5. Prototyping and handoff
- Interactions: Add tap, hover, and timed transitions between frames. Use easing for natural motion.
- Preview: Test prototypes in the built-in preview mode and on devices if supported.
- Export assets: Mark icons and images for export in appropriate formats (SVG for vectors, PNG/WebP for raster).
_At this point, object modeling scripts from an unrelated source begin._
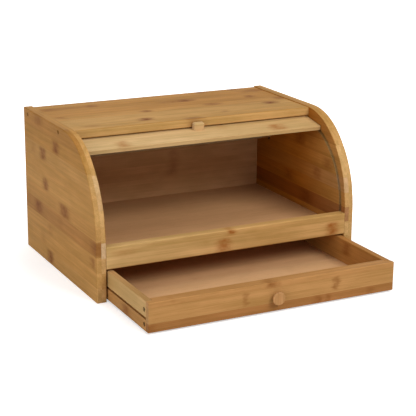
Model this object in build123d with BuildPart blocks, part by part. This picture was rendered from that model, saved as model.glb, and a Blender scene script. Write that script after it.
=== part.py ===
from build123d import *
from math import asin, atan, atan2, cos, degrees, hypot, radians, sin
import os

# Bread box with a roll-top front and a drawer below, in laminated bamboo.
# Millimetres. X runs across the width, Y from the front to the back, Z up from the table.
# At rest the roll-top is open and the drawer stands part way out.

# ---- cabinet ----
width = 400.0             # over both side panels
depth = 280.0             # side panels, front to back
height = 213.0            # side panels
panel_thickness = 14.0
nose_depth = 116.0        # the rounded front of the side panels, two arcs that meet smoothly
nose_height = 131.0
nose_front_radius = 140.0
arris = 1.5               # rounding of the handled edges

top_thickness = 12.0
top_front = 109.0         # front edge of the top panel, behind the cabinet's front
top_drop = 1.5            # the side panels stand this much proud of the top
top_screw_setback = (26.5, 18.0)   # from the top panel's front and back edges

back_thickness = 14.0
back_inset = 2.0
back_lift = 3.0           # under the back panel
housing = 3.0             # depth of the housings that hold boards in the side panels

rail_thickness = 14.0
rail_gap = 2.5            # under the rail, over the drawer
rail_height = 31.0
floor_thickness = 8.0
floor_lift = 1.5          # underside of the floor above the rail's bottom edge
floor_tongue = 5.0        # floor edge let into the rail

fit = 0.1                 # gap of housed and glued joints

# ---- roll-top ----
curtain_radius = 117.5    # outer face of the slats, about the axis of the guide grooves
slat_thickness = 5.0
slat_width = 10.0
slat_gap = 0.25
slat_count = 12
slat_round = 1.4
guide_depth = 6.0         # guide grooves in the side panels
guide_fit = 0.5           # running gap of the slats in the grooves
guide_setback = 10.0      # front wall of the grooves behind the cabinet's front
guide_end_gap = 1.0       # from the slat ends to the bottom of the grooves
guide_run_out = 6.0       # degrees, grooves on past the shut roll-top, behind the rail
guide_end_turn = 1.5      # degrees, grooves past the last slat
under_top_gap = 1.1       # wood left between the grooves and the top panel's underside

bar_angle = 80.0          # where the lead bar lies on the curve, up from the front
bar_front = 36.0          # lead bar, ahead of and behind that place
bar_back = 9.0
bar_thickness = 6.0
bar_nose = 1.2
bar_arris = 0.8
bar_end_gap = 1.2         # from the lead bar's ends to the side panels
tongue_front = 22.0       # the tongues that run in the grooves
rest_gap = 0.5            # above the rail when the roll-top is shut

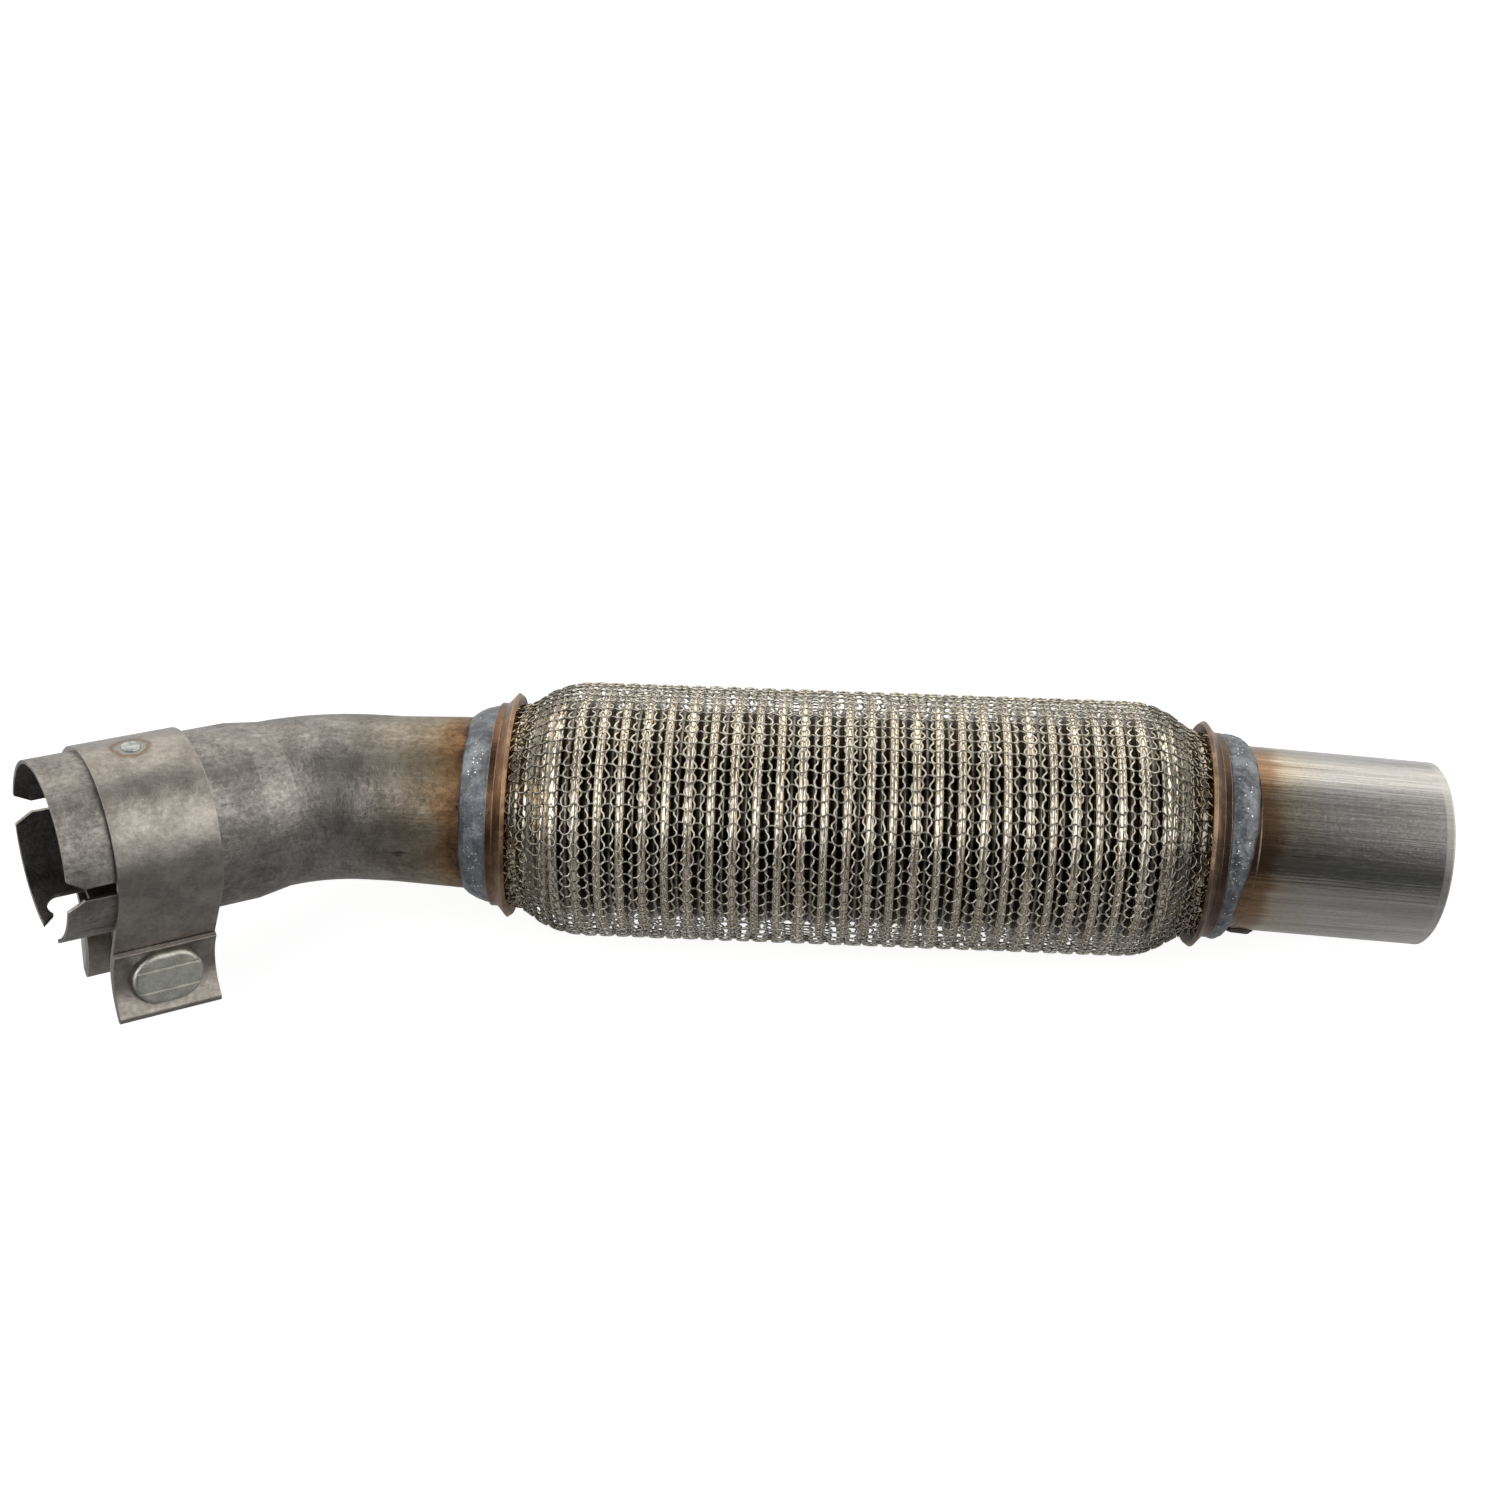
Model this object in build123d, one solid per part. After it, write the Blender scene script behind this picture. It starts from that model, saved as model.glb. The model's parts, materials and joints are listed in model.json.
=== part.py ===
"""Intermediate exhaust pipe with a flexible joint, lying on its mesh sleeve and clamp ears.

The flexible joint lies along X. A straight spigot leaves it at +X and droops a little, and a bent
inlet pipe leaves it at -X and comes forward (-Y) to a slotted socket with a band clamp.
Modelled about the middle of the joint, then moved so that the origin is the spigot's end.
"""
import os
from math import cos, radians, sin, sqrt, tan

from build123d import *

# Flexible joint, measured along X from its middle
flex_half = 88.0            # straight part of the joint, to the point where each end tilts
outlet_droop = 4.8          # degrees that the spigot dips
outlet_shift = (-1.4, 0.5, -1.2)    # cuffs and collar at that end, moved from the tilting point
outlet_turn = (1.2, -1.5)   # and tilted less than the spigot, in degrees down and forward
inlet_rise = 1.7            # degrees that the inlet end lifts
sleeve_radius = 38.5
sleeve_wall = 1.1
sleeve_straight = 80.0
gap_rows = 12
gap_columns = 6
convolutions = 28
crest_radius = 36.9
valley_radius = 31.4
bellows_bore = 30.6
end_crest_radius = 35.2
bellows_half = 91.0

# Ends of the joint: stack of cuffs inside each collar, with distances from the tilting point
cuff_end = 20.2
liner_inner = 27.6
liner_wall = 0.45
bellows_ply = 0.6
bellows_cuff = 6.5          # distance at which the bellows' ends have narrowed to their cuffs
mesh_ply = 0.7
cuff_start = 16.5           # mesh cuff ends here and the shoulder of the sleeve begins
knee = 5.5                  # shoulder's two cones meet here
knee_radius = 35.7
collar_outer = 30.7
lip_radius = 33.9
lip_distance = 15.4
collar_flare = 18.2
liner_waist = 26.6          # inner radius of the interlocked strip between the cuffs
liner_waist_half = 76.0
liner_laps = 6

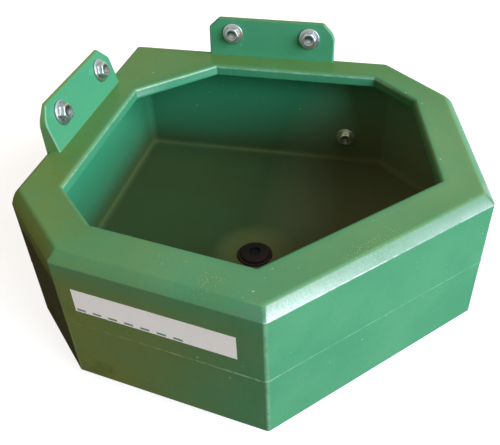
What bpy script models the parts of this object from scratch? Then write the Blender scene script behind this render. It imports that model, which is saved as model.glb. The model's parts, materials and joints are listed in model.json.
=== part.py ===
"""Corner feed manger: a rotationally moulded feed bowl, screwed into the corner of a stable.

The origin is where the room's two walls meet, level with the bowl's underside. +X runs along the
back wall, -Y along the left wall and +Z is up, so the room's corner line is the Z axis. The bowl
is symmetric about the vertical plane that halves the corner. All sizes are in metres.
"""
import math

import bmesh
import bpy
from mathutils import Matrix, Vector

# Bowl, seen from above
WALL_SIDE = 0.3712         # length of the bowl along each wall
END_CUT = 0.0776           # the short 45 degree sides, measured along the wall
FRONT_REACH = 0.4877       # from a wall to the far corner of the front side
FRONT_NEAR = 0.2893        # from a wall to the near corner of the front side
ROOM_CORNER_ROUND = 0.003  # radius of the upright edge in the room's corner
UPPER_CORNER_ROUND = 0.006  # radius of the other upright edges, above the mould seam
LOWER_CORNER_ROUND = 0.004  # and below it
INNER_CORNER_ROUND = 0.010  # radius of the upright corners inside

# Bowl, in section
HEIGHT = 0.166             # underside to rim
SHELL = 0.005              # thickness of the moulding
DRAFT = 0.0002             # how far the free sides draw in from bevel to underside
BEVEL = 0.0105             # width and depth of the 45 degree bevel round the free sides
BASE_ROUND = 0.001         # crisp bottom edge
BEVEL_LOW_ROUND = 0.0015   # crisp lower edge of the bevel
BEVEL_TOP_ROUND = 0.007    # soft upper edge of the bevel
WALL_TOP_ROUND = 0.007     # top edge along the walls
FLOOR_FILLET = 0.009       # inside, between floor and sides
CEILING_FILLET = 0.003     # inside, under the rim

# Mould seam
SEAM_HEIGHT = 0.0765
SEAM_STEP = 0.0003         # the lower half stands in by this much
SEAM_RIDGE = 0.0016        # height of the trimmed flash
SEAM_PROUD = 0.0004        # how far the flash stands out
SEAM_FLANK = 0.0004        # height of the flash's upper and lower slopes

# Mouth and its turned-down lip
RIM_AT_WALL = 0.047        # rim width beside the walls
RIM_AT_ENDS = 0.0498       # and along the 45 degree ends
RIM_AT_SIDES = 0.0515      # the sides next to them
RIM_AT_FRONT = 0.0528      # and the front side
MOUTH_CUT = 0.1265         # from the room's corner to the mouth's cut corner
MOUTH_CORNER_ROUND = 0.005
LIP_DEPTH = 0.0148         # rim to the lip's lower edge
LIP_ROUND = 0.0045         # rounded top edge of the lip
LIP_FILLET = 0.004         # under the rim, where the lip leaves it

# Drain in the floor
DRAIN_FROM_LEFT = 0.222    # left wall to the drain's centre
DRAIN_FROM_BACK = 0.239    # and from the back wall: the hole was cut off the middle
DISH_RADIUS = 0.052
DISH_FLAT = 0.029          # radius of the flat round the hole
DISH_DEPTH = 0.004
DISH_SPREAD = 0.001        # the dish is this much wider underneath
DRAIN_HOLE_RADIUS = 0.019

# Fixing tabs, measured along the wall from the room's corner
TAB_CENTRE = 0.201
TAB_LENGTH = 0.175
TAB_HEIGHT = 0.0513
TAB_THICK = 0.011
TAB_NEAR_CUT = 0.0145      # cut corner at the end beside the room's corner, along the tab
TAB_NEAR_DROP = 0.013      # and down its end
TAB_FAR_CUT = 0.0155       # cut corner at the other end
TAB_FAR_DROP = 0.0165
TAB_NEAR_ROUND = 0.0015    # crisp corners at the near end
TAB_FAR_TOP_ROUND = 0.006  # softer ones at the far end
TAB_FAR_LOW_ROUND = 0.018
TAB_EDGE_ROUND = 0.0012
TAB_EDGE_STEPS = 2
TAB_EDGES_ABOVE = math.radians(60.0)  # only edges this sharp are rounded
TAB_ROOT = 0.0045          # how deep the tab runs into the rim
TAB_SCREW_SPACING = 0.107
TAB_SCREW_HEIGHT = 0.0308  # above the rim

# Screws, washers and their holes
WALL_SCREW_ALONG = 0.312   # the low screw, along the wall
WALL_SCREW_HEIGHT = 0.045
HOLE_RADIUS = 0.0055
SHANK_RADIUS = 0.0048
SCREW_LENGTH = 0.025       # under the head
SCREW_END_CHAMFER = 0.0013
HEAD_FLATS = 0.017
HEAD_THICK = 0.0068
HEAD_FACE_RADIUS = 0.008   # inside the head's chamfer
HEAD_DISH_RADIUS = 0.0058
HEAD_DISH_FLOOR = 0.0041
HEAD_DISH_DEPTH = 0.0007
HEX_CHAMFER = math.radians(30.0)
WASHER_RADIUS = 0.014
WASHER_BORE = 0.0054
WASHER_THICK = 0.0025
WASHER_EDGE = 0.0004

# Drain fitting
BUSH_FLANGE_RADIUS = 0.0222
BUSH_FLANGE_THICK = 0.002
BUSH_EDGE = 0.0008         # bevelled edge of the flange
BUSH_WALL = 0.003
BUSH_TAIL = 0.0175         # below the floor
BUSH_CLEARANCE = 0.0005    # round the bush in the floor's hole
GASKET_RADIUS = 0.026
GASKET_THICK = 0.002
NUT_FLATS = 0.050
NUT_THICK = 0.008
PLUG_HEAD_RADIUS = 0.0195
PLUG_HEAD_THICK = 0.003
PLUG_HEAD_EDGE = 0.0008
PLUG_HUB_RADIUS = 0.0105
PLUG_HUB_RISE = 0.0022
PLUG_DIMPLE_RADIUS = 0.0069
PLUG_DIMPLE_FLOOR = 0.0063
PLUG_DIMPLE_DEPTH = 0.0035
PLUG_STEM_TAPER = 0.0012
PLUG_STEM_LENGTH = 0.014
PLUG_CLEARANCE = 0.0005    # round the stem in the bush

GAP = 0.0003               # between touching pieces

# Smoothness of round stretches
CORNER_STEPS = 4
FILLET_STEPS = 4
SMALL_STEPS = 2
DRAIN_SEGMENTS = 48
FASTENER_SEGMENTS = 32
SMOOTH_BELOW = math.radians(30.0)

DIAGONAL = math.sqrt(2.0)
HALF_BEVEL_TURN = math.tan(math.radians(45.0 / 2.0))  # tangent length of a round at the bevel
RIM_WIDTHS = (RIM_AT_WALL, RIM_AT_ENDS, RIM_AT_SIDES, RIM_AT_FRONT, RIM_AT_SIDES, RIM_AT_ENDS, RIM_AT_WALL)
GREEN = (0.075, 0.36, 0.16)
ZINC = (0.56, 0.57, 0.58)
BLACK = (0.02, 0.019, 0.018)


def clear_scene():
    for item in list(bpy.data.objects):
        bpy.data.objects.remove(item, do_unlink=True)


def new_collection(name):
    group = bpy.data.collections.new(name)
    bpy.context.scene.collection.children.link(group)
    return group


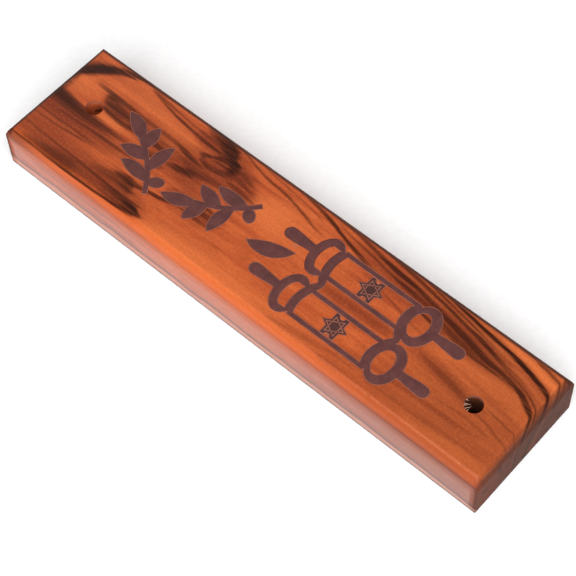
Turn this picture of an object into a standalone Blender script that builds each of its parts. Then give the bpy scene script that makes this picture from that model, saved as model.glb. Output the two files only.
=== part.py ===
"""Mezuzah case: an olive-wood block with filler inlays, a dovetailed back cover and its scroll.

The case lies on its back. +Y points to its top end, +X to its right side and +Z out of its
front. The origin is the middle of the back face. Lengths are in metres.
"""
import math

import bmesh
import bpy
from mathutils import Vector

# Case block.
CASE_LENGTH = 0.115
CASE_WIDTH = 0.027
CASE_THICKNESS = 0.011
FRONT_CHAMFER = 0.0013

# Nail holes, drilled by hand and so a little off the centre line.
HOLE_RADIUS = 0.00175
TOP_HOLE = (0.0011, 0.0476)
BOTTOM_HOLE = (-0.0019, -0.0473)

# Dovetail channel in the back. It is open at the top end.
CHANNEL_BLIND_END = -0.043
CHANNEL_DEPTH = 0.0024
CHANNEL_MOUTH_HALF = 0.0066
DOVETAIL_SLOPE = 0.75

# Scroll cavity above the channel, cut with a round-nosed cutter.
CAVITY_HALF_LENGTH = 0.040
CAVITY_RADIUS = 0.0035
CAVITY_ROOF = 0.0086

# Sliding cover.
COVER_GAP = 0.0003
COVER_THICKNESS = 0.0018
THUMB_NOTCH_Y = 0.034
THUMB_NOTCH_RADIUS = 0.006
THUMB_NOTCH_DEPTH = 0.0007
THUMB_NOTCH_LENGTH = 0.008

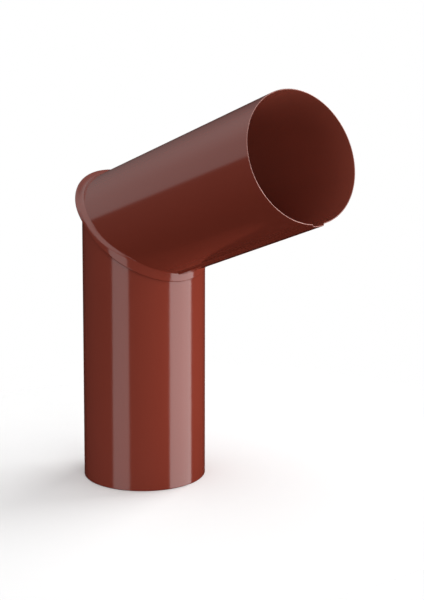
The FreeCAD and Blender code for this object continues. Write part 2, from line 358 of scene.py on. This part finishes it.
def coated_steel(settings):
    """Oxide red coating with a fine grain, lightened inside the pipes as painted light, and paler
    where the sheet is cut.
    """
    material = bpy.data.materials.get("Oxide red coating")
    if material:
        return material
    material = bpy.data.materials.new("Oxide red coating")
    material.use_nodes = True
    material.node_tree.nodes.clear()
    tree = Tree(material.node_tree)
    place = tree.node("ShaderNodeTexCoord", {}, {}, "Object")
    cut = tree.node("ShaderNodeAttribute", {"attribute_name": "cut"}, {}, "Fac")
    cloud, speck, peel = (
        tree.node("ShaderNodeTexNoise", {},
                  {"Vector": place, "Scale": scale, "Detail": detail}, "Fac")
        for scale, detail in ((CLOUD_SCALE, 3.0), (SPECK_SCALE, 2.0), (PEEL_SCALE, 3.0)))
    inner = tree.node("ShaderNodeAttribute", {"attribute_name": "inner"}, {}, "Fac")
    tone = 1.0 + (cloud - 0.5) * CLOUD_TONE + (speck - 0.5) * SPECK_TONE
    # Inside faces take the lighter colour, painted light that stands in for light reaching into
    # the pipes.
    red, green, blue = (tone * tree.mixed(outside, inside, inner) for outside, inside
                        in zip(settings.coating, settings.inside_painted_light))
    coating = tree.node("ShaderNodeCombineColor", {},
                        {"Red": red, "Green": green, "Blue": blue})
    colour = tree.node("ShaderNodeMix", {"data_type": "RGBA"}, {
        "Factor": cut, 6: coating, 7: (*settings.cut_metal, 1.0)}, 2)
    rough = (ROUGHNESS + (cloud - 0.5) * CLOUD_ROUGHNESS + (speck - 0.5) * SPECK_ROUGHNESS
             + cut * CUT_ROUGHNESS)
    bump = tree.node("ShaderNodeBump", {}, {
        "Height": peel + speck * SPECK_HEIGHT, "Strength": PEEL_STRENGTH,
        "Distance": PEEL_DISTANCE}, "Normal")
    shader = tree.node("ShaderNodeBsdfPrincipled", {}, {
        "Base Color": colour, "Roughness": rough, "Metallic": cut * CUT_METALLIC,
        "Normal": bump, "IOR": 1.5, "Specular IOR Level": 0.5})
    tree.node("ShaderNodeOutputMaterial", {}, {"Surface": shader})
    return material


# Pipes

ROUND_STEPS = 720
RIM_STEPS = 6
# Rows of points along a pipe: from its open end, as shares of its leg, and from its mitre.
RIM_BLEND = 0.4 * MM
ROWS_FROM_END = (3 * MM, 20 * MM)
ROW_SHARES = (0.35, 0.6, 0.8)
ROWS_FROM_MITRE = (12 * MM, 3 * MM, 0.5 * MM)


def pipe_tree():
    """Rolled sheet from an open end to the mitre, with a raised joint along it."""
    tree = Geometry("Rolled pipe", [
        ("Radius", "Float"), ("Leg", "Float"), ("Half bend", "Float"),
        ("Joint width", "Float"), ("Joint rise", "Float"), ("Joint ramp", "Float"),
        ("Joint angle", "Float"), ("Open end", "Vector"), ("To the throat", "Vector"),
        ("To the mitre", "Vector"), ("Steps", "Int"), ("Material", "Material")])
    mesh = tree.swept(tree.input("Steps"))
    turn = tree.attribute("turn")
    along = tree.attribute("along")
    depth = tree.attribute("depth")
    offset = turn - tree.input("Joint angle")
    aside = tree.node("ShaderNodeMath", {"operation": "ARCTAN2"},
                      {0: tree.function("SINE", offset), 1: tree.function("COSINE", offset)})
    span = tree.function("ABSOLUTE", aside) * tree.input("Radius")
    foot = tree.input("Joint width") / 2.0 + tree.input("Joint ramp")
    raised = tree.eased((foot - span) / tree.input("Joint ramp"))
    reach = tree.input("Radius") - depth + tree.input("Joint rise") * raised
    side = reach * tree.function("COSINE", turn)
    across = reach * tree.function("SINE", turn)
    slope = tree.function("TANGENT", tree.input("Half bend"))
    length = along * (tree.input("Leg") - side * slope) / tree.input("Leg")
    place = (tree.input("Open end") + tree.input("To the throat") * side
             + tree.input("To the mitre") * length
             + tree.node("ShaderNodeCombineXYZ", {}, {"Y": across}))
    return tree.finish(mesh, place)


def wall_profile(name, leg, sheet):
    """The sheet's wall cut along the pipe: rounded at the open end, square at the mitre."""
    half = sheet / 2
    rows = [half, half + RIM_BLEND, *ROWS_FROM_END, *(leg * share for share in ROW_SHARES),
            *(leg - back for back in ROWS_FROM_MITRE), leg]
    points = [{"along": row, "depth": 0.0, "inner": 0.0, "cut": 0.0} for row in rows]
    points += [{"along": row, "depth": sheet, "inner": 1.0, "cut": 0.0}
               for row in reversed(rows)]
    for i in range(1, RIM_STEPS):
        angle = math.pi * i / RIM_STEPS
        points.append({
            "along": half - half * math.sin(angle),
            "depth": half + half * math.cos(angle),
            "inner": 0.5 - 0.5 * math.cos(math.pi - angle),
            "cut": 1.0 if 1 < i < RIM_STEPS - 1 else 0.0,
        })
    return profile_mesh(name + "_wall", points)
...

Use 1x/2x/3x slices for different screen densities.
- Export specs: Generate style and spacing specs or use built-in inspection tools for developer handoff.
6. Performance tips
- Flatten complex vectors into images when necessary to reduce rendering cost.
- Limit shadow and blur effects; use subtle elevation instead.
- Keep artboards and components organized in folders and name them clearly.
7. Troubleshooting common issues
- Misaligned elements: Toggle rulers and snap, then use Align tools.
- Fonts not matching: Check for missing fonts; replace with system-safe fallbacks or outline text before export.
- Slow preview: Hide offscreen layers and reduce the number of high-resolution assets.
8. Quick keyboard shortcuts (defaults)
- V — Selection
- P — Pen
- R — Rectangle
- E — Ellipse
- T — Text
- Ctrl/Cmd + D — Duplicate
- Ctrl/Cmd + G — Group / Ungroup
9. Sample 30-minute workflow
- 0–5 min: Create a new frame and set grid.
- 5–15 min: Wireframe core screens (home, list, detail).
- 15–25 min: Convert repeated elements into components and apply styles.
- 25–30 min: Add basic prototyping links and preview.
10. Further learning
- Practice by recreating popular app screens.
- Build a mini design system with 5 components and 3 text styles.
- Explore community templates to speed up common layouts.
Mastering DesignWorkshop Lite is about combining a few core tools with consistent system-level practices: styles, components, and efficient prototyping. Start small, iterate quickly, and formalize reusable parts as you go.